Vera Lois Erickson rose from humble beginnings in tiny Nopeming, Minn., to become a professor in the University of Minnesota's Department of Educational Psychology. While there, she pioneered research on the moral development of young women, contributing to changes in the way women are valued in society.
Education was Erickson's way forward in the world, but she also saw it as a means to improve it, too. "She had such clarity of purpose," said her sister Connie Grumdahl of Minneapolis.
Erickson, 85, of Minnetonka, died peacefully on Sept. 25 after a long battle with Alzheimer's disease.
One of 19 children, Erickson left home at the age of 12 to support her family by caring for a local doctor's family. "She was grateful for an orange and a pair of socks at Christmas," said her daughter Kathleen Murphy, of Woodland.
Despite hardships, Erickson graduated as valedictorian of Proctor High School in 1955. She declined a full scholarship to Carleton College in Northfield to stay closer to home, and graduated cum laude from the University of Minnesota Duluth in 1959.

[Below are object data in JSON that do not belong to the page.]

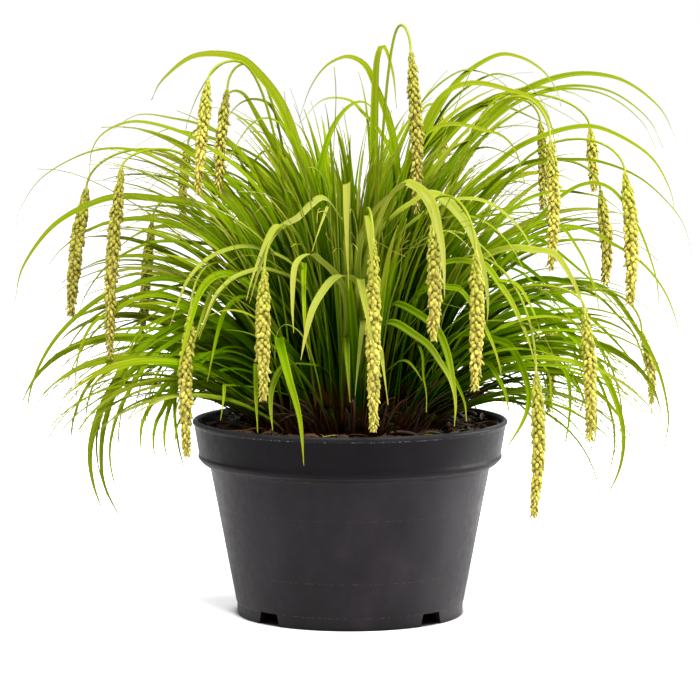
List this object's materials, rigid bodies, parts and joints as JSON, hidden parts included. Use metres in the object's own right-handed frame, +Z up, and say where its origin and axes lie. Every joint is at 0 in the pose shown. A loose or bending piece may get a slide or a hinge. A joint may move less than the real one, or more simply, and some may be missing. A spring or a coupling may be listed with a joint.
{
  "type": "potted pendulous sedge",
  "caption": "Clump of pendulous sedge in a round tapered nursery pot: narrow leaves arch out all round, and spikes hang from bowed stems.",
  "frame": {"origin": "centre of the pot's foot, on the ground", "axes": "+Z up, +X to the right as seen from the front, the front faces -Y"},
  "size_m": [0.6714, 0.5853, 0.5857],
  "materials": {
    "pot": "dusty charcoal moulded plastic",
    "soil": "dark damp potting mix with dry leaf litter",
    "crown": "reddish-brown fibrous leaf bases",
    "leaf": "satin green leaf with a keel and fine veins",
    "flower_stem": "creamy yellow-green scaly spike on a green stem"
  },
  "bodies": {
    "root": {"pot": "pot", "soil": "soil", "crown": "crown", "flower_stem_01": "flower_stem", "flower_stem_02": "flower_stem", "flower_stem_03": "flower_stem", "flower_stem_04": "flower_stem", "flower_stem_05": "flower_stem", "flower_stem_06": "flower_stem", "flower_stem_07": "flower_stem", "flower_stem_08": "flower_stem", "flower_stem_09": "flower_stem", "flower_stem_10": "flower_stem", "flower_stem_11": "flower_stem", "flower_stem_12": "flower_stem", "flower_stem_13": "flower_stem", "flower_stem_14": "flower_stem", "flower_stem_15": "flower_stem", "flower_stem_16": "flower_stem", "flower_stem_17": "flower_stem", "flower_stem_18": "flower_stem", "flower_stem_19": "flower_stem", "flower_stem_20": "flower_stem", "flower_stem_21": "flower_stem", "flower_stem_22": "flower_stem", "flower_stem_23": "flower_stem", "flower_stem_24": "flower_stem", "flower_stem_25": "flower_stem", "leaf_tuft_01": "leaf", "leaf_tuft_02": "leaf", "leaf_tuft_03": "leaf", "leaf_tuft_04": "leaf", "leaf_tuft_05": "leaf", "leaf_tuft_06": "leaf", "leaf_tuft_07": "leaf", "leaf_tuft_08": "leaf", "leaf_tuft_09": "leaf", "leaf_tuft_10": "leaf", "leaf_tuft_11": "leaf", "leaf_tuft_12": "leaf", "leaf_tuft_13": "leaf", "leaf_tuft_14": "leaf", "leaf_tuft_15": "leaf", "leaf_tuft_16": "leaf", "leaf_tuft_17": "leaf", "leaf_tuft_18": "leaf", "leaf_tuft_19": "leaf", "leaf_tuft_20": "leaf", "leaf_tuft_21": "leaf", "leaf_tuft_22": "leaf", "leaf_tuft_23": "leaf", "leaf_tuft_24": "leaf", "leaf_tuft_25": "leaf", "leaf_tuft_26": "leaf", "leaf_tuft_27": "leaf", "leaf_tuft_28": "leaf", "leaf_tuft_29": "leaf", "leaf_tuft_30": "leaf", "leaf_tuft_31": "leaf", "leaf_tuft_32": "leaf"}
  },
  "joints": []
}
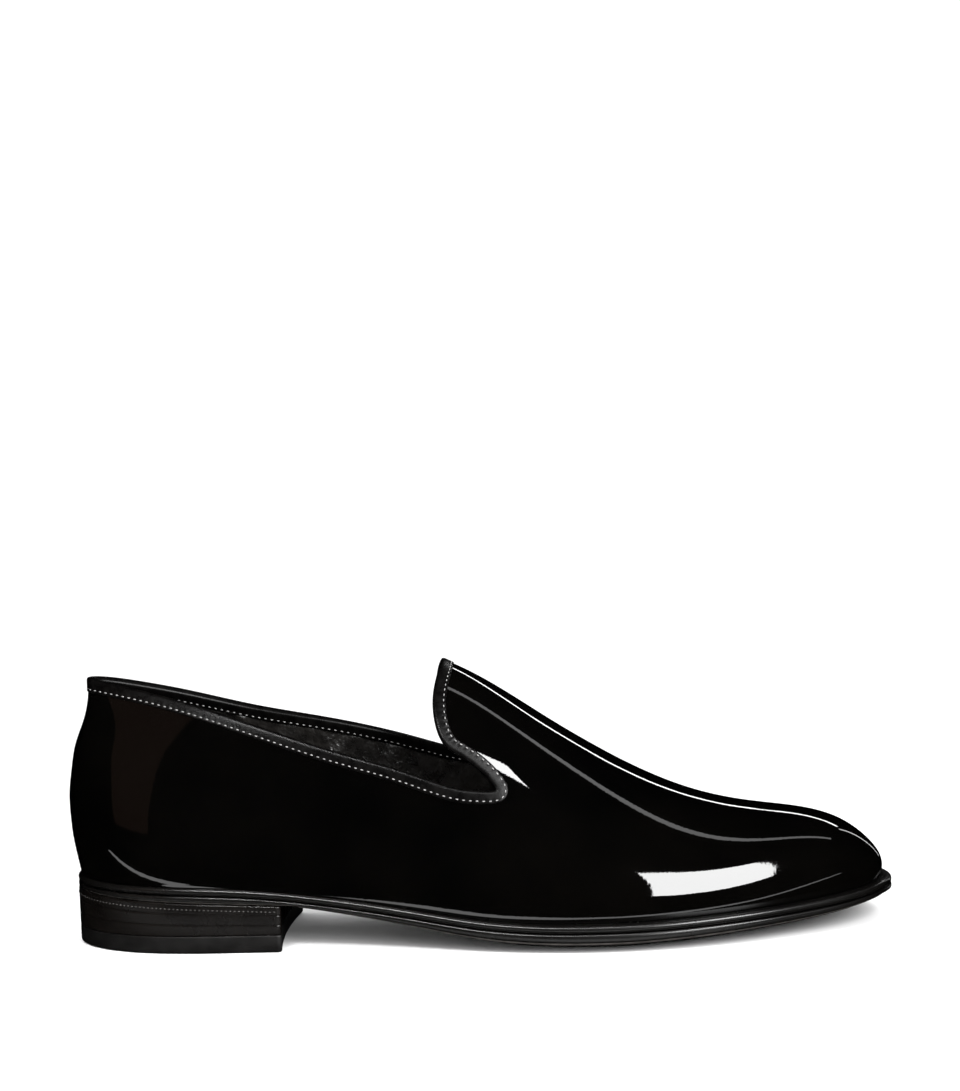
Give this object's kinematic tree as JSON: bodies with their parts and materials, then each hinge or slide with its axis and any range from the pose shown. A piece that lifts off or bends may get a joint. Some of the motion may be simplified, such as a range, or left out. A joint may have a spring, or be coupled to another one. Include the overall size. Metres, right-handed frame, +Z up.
{
  "type": "patent leather loafer",
  "caption": "Men's slip-on dress loafer of black patent leather for the right foot, with a bound topline, open collar, welted leather sole and stacked heel.",
  "frame": {"origin": "on the floor under the middle of the shoe's bounding box", "axes": "+X from the heel to the toe, -Y toward the outer side of the foot, +Z up"},
  "size_m": [0.3008, 0.1018, 0.1004],
  "materials": {
    "patent": "black patent leather, mirror gloss over a fine grain",
    "binding": "soft black leather, grained, semi-gloss",
    "lining": "thin black lining leather, wrinkled, semi-matte",
    "sole_edge": "black dyed and waxed edge, satin",
    "sole_leather": "black dyed sole leather, satin",
    "heel_leather": "stacked heel leather, black, waxed and polished",
    "heel_rubber": "dark grey rubber, matte"
  },
  "bodies": {
    "root": {"upper": "patent", "topline_binding": "binding", "insole": "lining", "welt": "sole_edge", "outsole": "sole_leather", "heel_lift_3": "heel_leather", "heel_lift_2": "heel_leather", "heel_lift_1": "heel_leather", "heel_top_piece": "heel_rubber"}
  },
  "joints": []
}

With three small children, Erickson moved in 1971 to the Twin Cities, where she earned a doctorate in educational psychology at the U. She later divorced her first husband.
Despite a tight budget, she found $210 to buy a guitar for her son, Dan Murphy — who with two other bandmates went on to form the Twin Cities rock group Soul Asylum.
"I was a kid and it meant a lot to me," said Murphy, of Minneapolis. "That was a lot of money for a single mom with three kids working on her Ph.D."